### [TASK PROMPT]
Reproduce precisely the lines of the listing below, starting with the line that contains "Continue the Blender" and stopping after the line that contains "held.append(material)"; include nothing else.

### [RECORDS FOR THIS TASK]
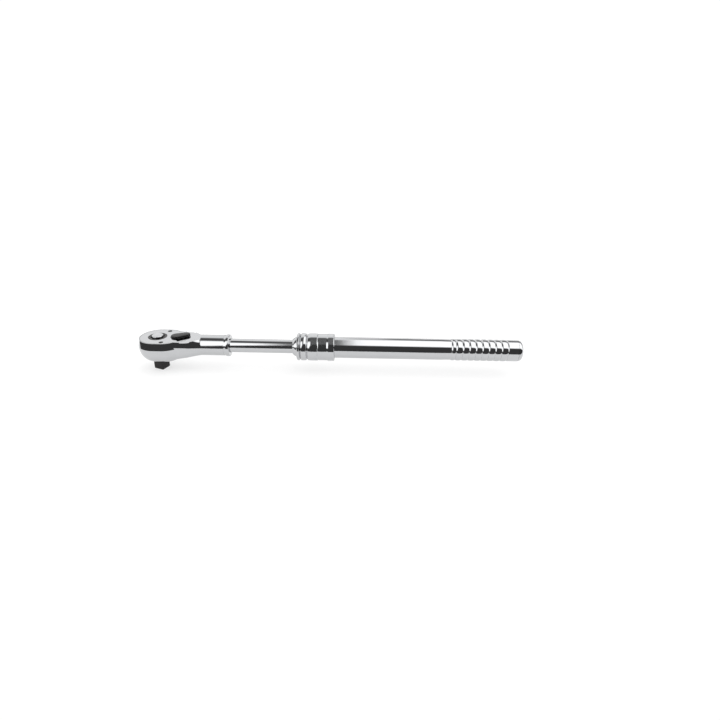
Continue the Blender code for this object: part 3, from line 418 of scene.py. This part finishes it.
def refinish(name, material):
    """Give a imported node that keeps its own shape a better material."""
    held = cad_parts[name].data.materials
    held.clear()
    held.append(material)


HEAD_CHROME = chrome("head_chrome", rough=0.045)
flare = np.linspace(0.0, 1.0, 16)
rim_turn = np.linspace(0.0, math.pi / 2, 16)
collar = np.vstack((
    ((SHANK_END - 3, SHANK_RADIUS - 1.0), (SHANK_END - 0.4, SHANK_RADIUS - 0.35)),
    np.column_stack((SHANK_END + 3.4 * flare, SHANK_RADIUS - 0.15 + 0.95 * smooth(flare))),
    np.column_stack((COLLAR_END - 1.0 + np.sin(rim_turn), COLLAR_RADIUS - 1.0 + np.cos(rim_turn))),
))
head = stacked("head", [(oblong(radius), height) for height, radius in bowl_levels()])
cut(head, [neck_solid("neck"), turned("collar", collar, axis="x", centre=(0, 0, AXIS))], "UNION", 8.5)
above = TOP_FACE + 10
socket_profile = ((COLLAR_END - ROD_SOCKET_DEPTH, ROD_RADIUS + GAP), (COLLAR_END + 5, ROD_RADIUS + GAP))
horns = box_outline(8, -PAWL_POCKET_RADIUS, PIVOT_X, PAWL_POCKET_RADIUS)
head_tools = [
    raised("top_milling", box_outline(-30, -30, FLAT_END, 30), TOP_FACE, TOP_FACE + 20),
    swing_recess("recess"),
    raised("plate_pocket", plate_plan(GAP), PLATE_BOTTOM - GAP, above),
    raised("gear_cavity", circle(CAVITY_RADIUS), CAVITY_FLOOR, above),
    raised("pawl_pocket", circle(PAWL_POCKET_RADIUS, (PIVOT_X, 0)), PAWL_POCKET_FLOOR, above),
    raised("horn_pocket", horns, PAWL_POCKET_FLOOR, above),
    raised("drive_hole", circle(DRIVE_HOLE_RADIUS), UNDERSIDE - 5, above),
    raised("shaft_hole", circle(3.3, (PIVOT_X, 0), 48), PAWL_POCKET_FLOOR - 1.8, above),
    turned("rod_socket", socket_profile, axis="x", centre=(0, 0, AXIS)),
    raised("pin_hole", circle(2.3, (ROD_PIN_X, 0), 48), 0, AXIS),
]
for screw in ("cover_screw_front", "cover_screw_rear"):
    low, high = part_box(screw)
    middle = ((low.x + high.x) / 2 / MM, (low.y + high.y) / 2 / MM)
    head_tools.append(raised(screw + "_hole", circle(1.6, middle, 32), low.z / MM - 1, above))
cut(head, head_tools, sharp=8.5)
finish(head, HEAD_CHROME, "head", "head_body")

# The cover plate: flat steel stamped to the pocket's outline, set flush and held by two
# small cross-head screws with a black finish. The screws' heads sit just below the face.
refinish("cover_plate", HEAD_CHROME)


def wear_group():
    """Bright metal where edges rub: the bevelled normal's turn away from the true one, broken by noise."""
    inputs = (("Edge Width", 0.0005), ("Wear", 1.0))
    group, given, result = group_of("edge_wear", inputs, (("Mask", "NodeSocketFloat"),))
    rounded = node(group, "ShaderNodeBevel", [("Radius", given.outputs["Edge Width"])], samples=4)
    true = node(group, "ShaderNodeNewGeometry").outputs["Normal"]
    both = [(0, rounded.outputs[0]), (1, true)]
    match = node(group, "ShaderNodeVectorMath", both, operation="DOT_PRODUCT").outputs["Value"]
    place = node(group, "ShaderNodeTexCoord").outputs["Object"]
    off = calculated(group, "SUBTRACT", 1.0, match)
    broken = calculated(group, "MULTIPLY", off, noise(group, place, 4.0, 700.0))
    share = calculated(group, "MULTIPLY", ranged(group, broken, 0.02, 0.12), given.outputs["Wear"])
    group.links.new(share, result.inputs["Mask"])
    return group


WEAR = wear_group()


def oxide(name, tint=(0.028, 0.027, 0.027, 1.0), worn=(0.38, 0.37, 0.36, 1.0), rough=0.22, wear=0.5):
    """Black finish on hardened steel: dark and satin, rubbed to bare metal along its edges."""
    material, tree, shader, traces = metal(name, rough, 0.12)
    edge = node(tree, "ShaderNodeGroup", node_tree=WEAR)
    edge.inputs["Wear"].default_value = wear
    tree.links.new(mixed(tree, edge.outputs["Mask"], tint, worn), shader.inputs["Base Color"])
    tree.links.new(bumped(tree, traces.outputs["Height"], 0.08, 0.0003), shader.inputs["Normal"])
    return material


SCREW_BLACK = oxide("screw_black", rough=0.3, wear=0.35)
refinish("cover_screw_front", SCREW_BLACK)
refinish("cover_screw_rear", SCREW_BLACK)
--
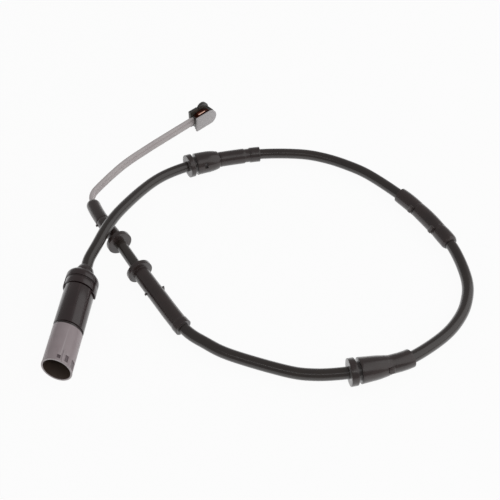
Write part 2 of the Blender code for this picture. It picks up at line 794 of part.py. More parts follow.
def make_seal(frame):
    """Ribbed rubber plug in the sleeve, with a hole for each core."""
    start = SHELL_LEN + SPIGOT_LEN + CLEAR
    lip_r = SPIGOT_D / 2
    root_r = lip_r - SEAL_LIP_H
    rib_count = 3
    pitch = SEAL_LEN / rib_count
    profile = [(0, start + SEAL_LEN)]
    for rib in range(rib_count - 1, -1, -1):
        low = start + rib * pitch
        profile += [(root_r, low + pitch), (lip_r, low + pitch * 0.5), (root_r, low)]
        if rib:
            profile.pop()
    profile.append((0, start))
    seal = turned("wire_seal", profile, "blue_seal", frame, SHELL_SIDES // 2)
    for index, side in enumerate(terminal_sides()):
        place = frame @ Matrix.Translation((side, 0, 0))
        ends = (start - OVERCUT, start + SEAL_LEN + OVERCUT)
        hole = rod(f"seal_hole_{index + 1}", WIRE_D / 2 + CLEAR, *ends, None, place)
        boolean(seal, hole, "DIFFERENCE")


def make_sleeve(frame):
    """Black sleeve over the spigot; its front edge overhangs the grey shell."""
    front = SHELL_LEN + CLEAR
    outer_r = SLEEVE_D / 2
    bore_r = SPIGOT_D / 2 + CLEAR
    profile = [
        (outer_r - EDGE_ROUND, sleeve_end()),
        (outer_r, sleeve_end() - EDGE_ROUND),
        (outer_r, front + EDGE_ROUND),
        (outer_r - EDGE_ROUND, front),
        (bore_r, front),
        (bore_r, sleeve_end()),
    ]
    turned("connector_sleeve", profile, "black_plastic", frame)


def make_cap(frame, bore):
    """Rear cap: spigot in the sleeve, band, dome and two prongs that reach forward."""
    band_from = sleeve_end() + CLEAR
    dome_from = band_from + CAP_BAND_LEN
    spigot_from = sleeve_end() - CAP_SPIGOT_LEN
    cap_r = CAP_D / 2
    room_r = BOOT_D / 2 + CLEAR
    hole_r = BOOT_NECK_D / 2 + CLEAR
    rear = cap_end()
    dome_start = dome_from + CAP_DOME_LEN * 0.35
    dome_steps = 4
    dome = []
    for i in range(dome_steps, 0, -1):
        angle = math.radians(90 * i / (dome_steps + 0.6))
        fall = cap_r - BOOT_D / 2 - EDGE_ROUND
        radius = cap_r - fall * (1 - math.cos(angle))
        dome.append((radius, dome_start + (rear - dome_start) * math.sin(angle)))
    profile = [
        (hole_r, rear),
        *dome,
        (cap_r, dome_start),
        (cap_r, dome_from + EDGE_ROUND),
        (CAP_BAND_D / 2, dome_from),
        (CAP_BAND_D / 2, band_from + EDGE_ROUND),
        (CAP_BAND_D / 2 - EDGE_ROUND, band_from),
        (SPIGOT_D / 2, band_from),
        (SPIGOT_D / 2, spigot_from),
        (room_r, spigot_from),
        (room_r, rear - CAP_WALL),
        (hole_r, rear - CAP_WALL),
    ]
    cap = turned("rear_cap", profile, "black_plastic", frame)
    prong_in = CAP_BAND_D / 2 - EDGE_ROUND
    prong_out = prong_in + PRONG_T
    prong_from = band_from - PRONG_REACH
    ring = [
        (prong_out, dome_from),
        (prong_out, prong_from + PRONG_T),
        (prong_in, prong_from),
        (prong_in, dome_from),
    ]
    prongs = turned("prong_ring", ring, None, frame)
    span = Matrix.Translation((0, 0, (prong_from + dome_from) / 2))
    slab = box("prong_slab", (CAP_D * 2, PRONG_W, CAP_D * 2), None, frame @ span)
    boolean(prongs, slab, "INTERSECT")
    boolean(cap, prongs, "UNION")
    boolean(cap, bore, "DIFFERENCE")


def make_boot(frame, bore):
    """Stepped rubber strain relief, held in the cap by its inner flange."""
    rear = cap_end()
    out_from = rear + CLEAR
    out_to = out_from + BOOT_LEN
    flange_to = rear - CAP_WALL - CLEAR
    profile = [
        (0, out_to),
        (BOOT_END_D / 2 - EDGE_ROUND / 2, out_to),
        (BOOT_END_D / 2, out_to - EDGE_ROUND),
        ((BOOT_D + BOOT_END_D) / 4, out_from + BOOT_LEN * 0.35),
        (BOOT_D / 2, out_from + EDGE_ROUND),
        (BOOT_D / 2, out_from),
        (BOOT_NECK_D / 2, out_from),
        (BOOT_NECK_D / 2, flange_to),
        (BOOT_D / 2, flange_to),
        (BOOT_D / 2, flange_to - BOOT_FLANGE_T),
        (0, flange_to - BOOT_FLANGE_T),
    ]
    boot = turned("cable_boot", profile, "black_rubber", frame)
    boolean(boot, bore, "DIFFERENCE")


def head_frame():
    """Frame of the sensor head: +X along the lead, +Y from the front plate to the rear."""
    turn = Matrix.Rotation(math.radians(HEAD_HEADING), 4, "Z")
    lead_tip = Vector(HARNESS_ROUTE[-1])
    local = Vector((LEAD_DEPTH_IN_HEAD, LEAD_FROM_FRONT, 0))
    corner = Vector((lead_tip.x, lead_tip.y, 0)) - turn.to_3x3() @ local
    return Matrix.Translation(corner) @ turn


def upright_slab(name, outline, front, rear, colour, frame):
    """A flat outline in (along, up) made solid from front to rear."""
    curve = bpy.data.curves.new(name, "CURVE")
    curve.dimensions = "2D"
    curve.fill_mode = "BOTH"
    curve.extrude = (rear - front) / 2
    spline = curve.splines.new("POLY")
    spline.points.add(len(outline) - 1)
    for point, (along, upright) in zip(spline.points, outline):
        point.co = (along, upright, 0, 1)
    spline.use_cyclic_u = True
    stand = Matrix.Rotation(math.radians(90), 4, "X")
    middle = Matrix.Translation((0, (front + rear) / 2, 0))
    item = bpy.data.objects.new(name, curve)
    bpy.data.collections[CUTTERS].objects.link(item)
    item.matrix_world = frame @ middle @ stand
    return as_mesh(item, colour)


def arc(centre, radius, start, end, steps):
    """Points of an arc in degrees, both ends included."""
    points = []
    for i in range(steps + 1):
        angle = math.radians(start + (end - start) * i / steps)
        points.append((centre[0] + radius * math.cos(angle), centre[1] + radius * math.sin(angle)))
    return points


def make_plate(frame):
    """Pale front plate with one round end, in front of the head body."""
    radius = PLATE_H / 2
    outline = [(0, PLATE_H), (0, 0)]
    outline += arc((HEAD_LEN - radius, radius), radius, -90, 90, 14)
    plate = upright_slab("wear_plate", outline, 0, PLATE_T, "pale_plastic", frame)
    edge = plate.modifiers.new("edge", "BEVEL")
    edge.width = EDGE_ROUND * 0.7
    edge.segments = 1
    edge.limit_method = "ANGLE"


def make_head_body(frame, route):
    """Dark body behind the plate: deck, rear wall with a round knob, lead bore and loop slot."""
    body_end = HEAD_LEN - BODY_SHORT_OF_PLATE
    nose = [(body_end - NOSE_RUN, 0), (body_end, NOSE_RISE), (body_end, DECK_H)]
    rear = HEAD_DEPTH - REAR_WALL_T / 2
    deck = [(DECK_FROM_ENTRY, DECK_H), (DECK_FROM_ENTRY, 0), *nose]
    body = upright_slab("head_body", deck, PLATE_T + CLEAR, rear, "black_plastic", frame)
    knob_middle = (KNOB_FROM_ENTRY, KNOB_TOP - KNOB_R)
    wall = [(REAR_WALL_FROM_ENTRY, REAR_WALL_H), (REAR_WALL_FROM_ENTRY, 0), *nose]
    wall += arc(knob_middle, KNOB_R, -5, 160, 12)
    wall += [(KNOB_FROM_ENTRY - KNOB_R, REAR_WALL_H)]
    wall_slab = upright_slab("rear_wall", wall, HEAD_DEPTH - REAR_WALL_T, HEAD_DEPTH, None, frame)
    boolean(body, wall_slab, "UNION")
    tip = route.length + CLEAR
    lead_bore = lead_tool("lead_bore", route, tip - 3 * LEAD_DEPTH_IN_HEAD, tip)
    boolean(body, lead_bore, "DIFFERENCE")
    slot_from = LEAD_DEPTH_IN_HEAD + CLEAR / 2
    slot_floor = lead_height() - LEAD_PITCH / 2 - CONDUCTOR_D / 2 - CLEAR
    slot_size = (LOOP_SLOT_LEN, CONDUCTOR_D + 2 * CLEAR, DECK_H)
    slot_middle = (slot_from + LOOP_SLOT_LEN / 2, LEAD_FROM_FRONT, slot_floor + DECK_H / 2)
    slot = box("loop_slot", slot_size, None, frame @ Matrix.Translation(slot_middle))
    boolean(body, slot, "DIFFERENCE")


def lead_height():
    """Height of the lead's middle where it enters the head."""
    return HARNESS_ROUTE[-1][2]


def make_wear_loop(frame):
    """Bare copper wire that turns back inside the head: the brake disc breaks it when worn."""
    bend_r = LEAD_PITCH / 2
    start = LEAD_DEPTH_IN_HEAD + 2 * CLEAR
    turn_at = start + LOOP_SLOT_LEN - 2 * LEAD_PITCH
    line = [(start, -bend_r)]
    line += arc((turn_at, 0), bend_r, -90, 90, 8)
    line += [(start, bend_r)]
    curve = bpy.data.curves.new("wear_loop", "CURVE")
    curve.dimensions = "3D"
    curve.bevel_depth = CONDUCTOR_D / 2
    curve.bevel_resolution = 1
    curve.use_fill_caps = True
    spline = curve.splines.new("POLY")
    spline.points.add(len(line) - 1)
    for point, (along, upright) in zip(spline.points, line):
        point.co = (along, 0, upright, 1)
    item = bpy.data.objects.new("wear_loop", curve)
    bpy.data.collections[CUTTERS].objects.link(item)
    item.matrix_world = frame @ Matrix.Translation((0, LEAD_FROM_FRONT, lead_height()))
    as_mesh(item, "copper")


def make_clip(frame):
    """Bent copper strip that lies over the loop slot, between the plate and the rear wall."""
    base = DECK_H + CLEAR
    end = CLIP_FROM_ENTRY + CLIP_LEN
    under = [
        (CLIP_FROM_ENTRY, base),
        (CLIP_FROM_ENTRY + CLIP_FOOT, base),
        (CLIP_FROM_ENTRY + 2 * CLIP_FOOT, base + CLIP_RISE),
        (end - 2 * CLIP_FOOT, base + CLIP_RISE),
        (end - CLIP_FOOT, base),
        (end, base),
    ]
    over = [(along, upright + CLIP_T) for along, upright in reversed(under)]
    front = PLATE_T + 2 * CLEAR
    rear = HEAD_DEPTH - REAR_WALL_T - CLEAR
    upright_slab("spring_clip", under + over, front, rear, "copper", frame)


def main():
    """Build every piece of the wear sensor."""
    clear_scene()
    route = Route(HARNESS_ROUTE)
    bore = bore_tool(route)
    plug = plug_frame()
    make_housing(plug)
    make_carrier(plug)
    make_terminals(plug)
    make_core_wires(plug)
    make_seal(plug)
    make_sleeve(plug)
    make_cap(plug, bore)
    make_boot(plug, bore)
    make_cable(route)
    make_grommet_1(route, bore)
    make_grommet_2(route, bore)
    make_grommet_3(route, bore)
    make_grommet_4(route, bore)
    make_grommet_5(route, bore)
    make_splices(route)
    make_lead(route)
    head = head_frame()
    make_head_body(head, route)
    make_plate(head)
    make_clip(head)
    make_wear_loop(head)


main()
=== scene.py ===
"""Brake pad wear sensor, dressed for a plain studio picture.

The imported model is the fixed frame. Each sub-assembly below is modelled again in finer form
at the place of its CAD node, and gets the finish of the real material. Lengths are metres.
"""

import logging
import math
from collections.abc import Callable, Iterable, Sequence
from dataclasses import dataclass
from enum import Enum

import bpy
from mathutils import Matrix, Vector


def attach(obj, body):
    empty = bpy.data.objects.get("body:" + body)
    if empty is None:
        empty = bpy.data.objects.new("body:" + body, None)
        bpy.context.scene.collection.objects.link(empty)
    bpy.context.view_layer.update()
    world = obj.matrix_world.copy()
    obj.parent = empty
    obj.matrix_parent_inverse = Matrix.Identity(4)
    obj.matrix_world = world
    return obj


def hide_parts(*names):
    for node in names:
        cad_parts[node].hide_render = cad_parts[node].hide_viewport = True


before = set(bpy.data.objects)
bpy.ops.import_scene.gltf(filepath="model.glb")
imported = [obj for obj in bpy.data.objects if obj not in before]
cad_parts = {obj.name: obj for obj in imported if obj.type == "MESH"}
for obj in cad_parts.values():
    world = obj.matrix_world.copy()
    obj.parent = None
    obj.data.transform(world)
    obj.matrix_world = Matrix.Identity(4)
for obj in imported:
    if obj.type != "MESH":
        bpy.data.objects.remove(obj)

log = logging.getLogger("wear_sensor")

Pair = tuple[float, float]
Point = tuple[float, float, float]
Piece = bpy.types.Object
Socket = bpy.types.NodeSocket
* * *
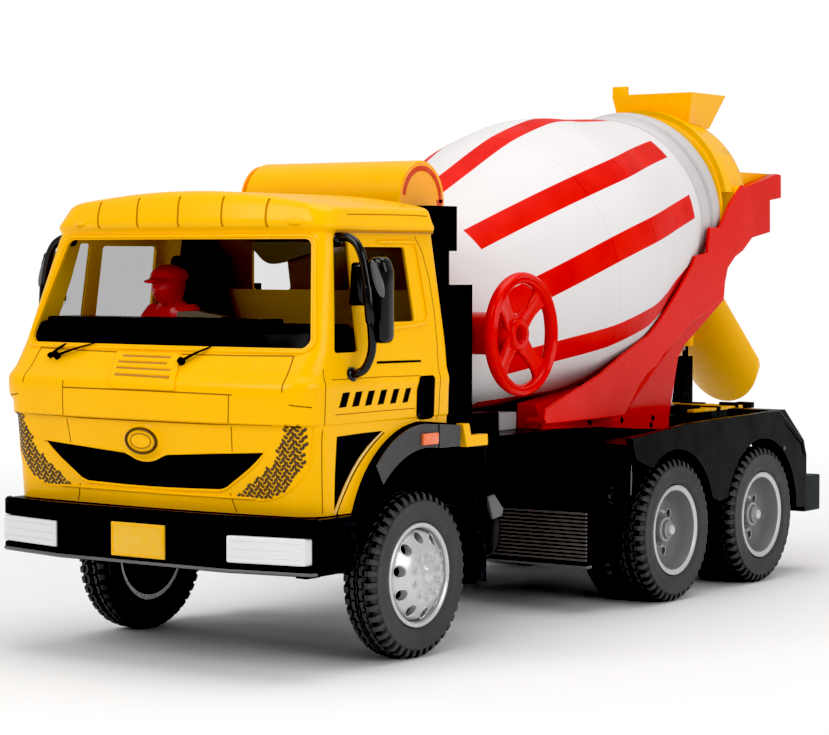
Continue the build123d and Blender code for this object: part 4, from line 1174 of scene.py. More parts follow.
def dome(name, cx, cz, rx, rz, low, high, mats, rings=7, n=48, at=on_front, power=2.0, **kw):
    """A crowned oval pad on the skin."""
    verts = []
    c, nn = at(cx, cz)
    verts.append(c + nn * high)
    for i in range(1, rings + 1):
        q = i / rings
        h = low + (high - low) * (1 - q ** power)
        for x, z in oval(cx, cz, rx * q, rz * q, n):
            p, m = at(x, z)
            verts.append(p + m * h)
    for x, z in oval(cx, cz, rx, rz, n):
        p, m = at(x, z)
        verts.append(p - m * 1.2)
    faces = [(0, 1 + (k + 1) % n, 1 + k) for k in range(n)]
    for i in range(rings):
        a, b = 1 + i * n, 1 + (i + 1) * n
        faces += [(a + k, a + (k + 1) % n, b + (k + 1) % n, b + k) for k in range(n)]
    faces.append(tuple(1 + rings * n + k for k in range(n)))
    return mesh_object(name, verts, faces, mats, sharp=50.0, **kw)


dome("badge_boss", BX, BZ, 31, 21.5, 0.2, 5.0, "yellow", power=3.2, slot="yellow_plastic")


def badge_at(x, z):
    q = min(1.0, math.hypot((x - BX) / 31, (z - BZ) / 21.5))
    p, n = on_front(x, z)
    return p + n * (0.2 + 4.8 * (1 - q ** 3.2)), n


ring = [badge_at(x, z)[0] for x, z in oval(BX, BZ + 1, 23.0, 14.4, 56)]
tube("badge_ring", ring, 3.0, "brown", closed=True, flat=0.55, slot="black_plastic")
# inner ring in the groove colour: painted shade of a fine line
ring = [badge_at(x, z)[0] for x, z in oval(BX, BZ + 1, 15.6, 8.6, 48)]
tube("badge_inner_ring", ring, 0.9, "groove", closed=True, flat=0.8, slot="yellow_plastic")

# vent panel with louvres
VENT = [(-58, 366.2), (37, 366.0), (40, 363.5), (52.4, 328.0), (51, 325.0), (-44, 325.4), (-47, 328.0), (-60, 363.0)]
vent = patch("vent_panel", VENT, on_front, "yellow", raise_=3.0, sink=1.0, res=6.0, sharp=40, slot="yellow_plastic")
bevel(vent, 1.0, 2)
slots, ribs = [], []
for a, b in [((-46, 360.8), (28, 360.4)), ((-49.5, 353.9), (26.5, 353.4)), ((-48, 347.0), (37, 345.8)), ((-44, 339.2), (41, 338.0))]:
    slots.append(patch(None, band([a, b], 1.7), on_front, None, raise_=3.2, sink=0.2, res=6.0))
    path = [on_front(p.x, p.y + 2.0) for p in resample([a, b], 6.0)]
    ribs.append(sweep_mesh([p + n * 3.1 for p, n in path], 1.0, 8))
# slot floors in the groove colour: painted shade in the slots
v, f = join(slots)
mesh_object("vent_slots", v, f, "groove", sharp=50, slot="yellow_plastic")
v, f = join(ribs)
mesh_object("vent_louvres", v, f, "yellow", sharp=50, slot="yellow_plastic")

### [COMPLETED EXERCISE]
Continue the Blender code for this object: part 3, from line 418 of scene.py. This part finishes it.
def refinish(name, material):
    """Give a imported node that keeps its own shape a better material."""
    held = cad_parts[name].data.materials
    held.clear()
    held.append(material)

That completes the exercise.